Krakauer opens the chapter with a postcard, dated April 27th, 1992, that McCandless, (going by the name Alex), wrote in Fairbanks, Alaska and sent to Wayne Westerberg in Carthage, South Dakota: “This is last you shall hear from me Wayne…If this adventure proves fatal and you don’t ever hear from me again I want you to know you’re a great man. I now walk into the wild…”
McCandless’ postcard to Wayne is eerily prophetic because it anticipates Chris’ untimely and tragic death. By suggesting that he won’t be heard from again and that his venture could be “fatal,” Chris broadcasts his willingness to face death and seems to predict his own death, as well as speak from the grave.
Jim Gallien, driving on the outskirts of Fairbanks, Alaska spots a young hitchhiker shivering on the road and picks him up. Though carrying a rifle, the young man is friendly and introduces himself as “Alex.” He requests a ride to the edge of Denali National Forest, where he intends “to live off the land for a few months.”
While Chris’ rifle appears threatening, it actually highlights Chris’ fragility, inexperience and naiveté. Chris’ friendly demeanor does not match up with his fierce exterior, suggesting that he may not be wholly prepared for the wild land and experiences he pursues.

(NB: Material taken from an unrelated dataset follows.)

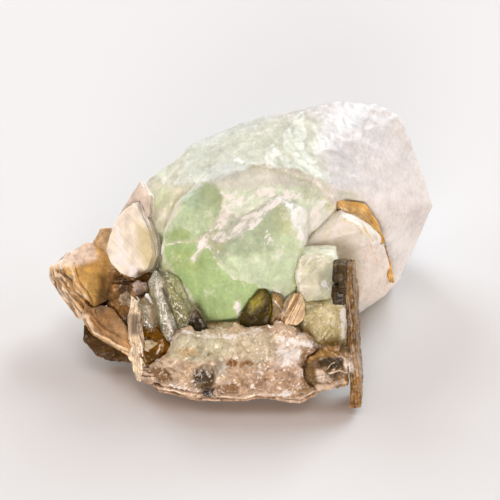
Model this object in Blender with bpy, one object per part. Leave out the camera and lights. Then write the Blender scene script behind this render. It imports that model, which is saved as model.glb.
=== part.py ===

Though Gallien suspects “Alex” of being a Jack London fanatic, bent on living out his “ill considered fantasies” in the Alaskan wilderness, he agrees to drive him to the park. Gallien also notices that Chris’ backpack is especially light for an extended camping trip. While Chris admits to only carrying a ten-pound bag of rice, Gallien observes that the quality of the boy’s hiking boots is poor for the wintry weather and his rifle—.22 caliber—is too small to take down big game.
Gallien’s suspicion of Chris reflects Krakauer’s mistrust of romantic portrayals of the American wilderness, propagated by London’s canon of adventure fiction. Meanwhile, Chris’ lack of suitable supplies shows that he is ill prepared for the hike, suggesting that he is either extremely confident in his camping skills or very naïve about conditions on the trail.
On the drive, “Alex” appears to be a charming, well- educated, and adventurous young man because he boasts about nearly dying off the coast of Mexico during a storm. He shows Gallien his “crude map” of the national park, pointing out his intended hiking route: the Stampede Trail.
Chris’ well-mannered ways contrast with his itinerant lifestyle, as well as Alaska and Mexico’s rough and risky landscapes. Chris’ “crude map” again signals that he is ill prepared—or wants to be unprepared—for the hike ahead.
Sensing that “Alex” is unprepared, Gallien attempts to dissuade him from hiking alone into the forest. But Chris refuses his advice, declaring that he will handle all obstacles on his own and without the help of anyone, including his family, with whom he has cut ties.
Chris’ unwillingness to listen to Gallien, or receive help from anyone, demonstrates his fierce independence and extreme self-reliance. Chris’ lack of preparation, however, signals that he may not be ready for the life in the Alaskan woods.
Gallien drops “Alex” off on the edge of The Stampede Trail. Chris attempts to give Gallien his watch and loose change, but Gallien implores “Alex” to take his leftover lunch and pair of rubber work-boots, so that his feet will stay warm and dry. Chris reluctantly accepts these gifts and hikes onto the trail. Gallien believes that “Alex” will be all right, figuring that he will turn back once he gets hungry.
While very generous with his own possessions, Chris is reluctant to accept Gallien’s gifts, highlighting Chris’ generosity, but also his misunderstanding of material goods. By compensating Gallien, Chris recognizes the monetary value of his things in society, but underestimates the practical value that Gallien’s food and sturdy boots will serve in the wild.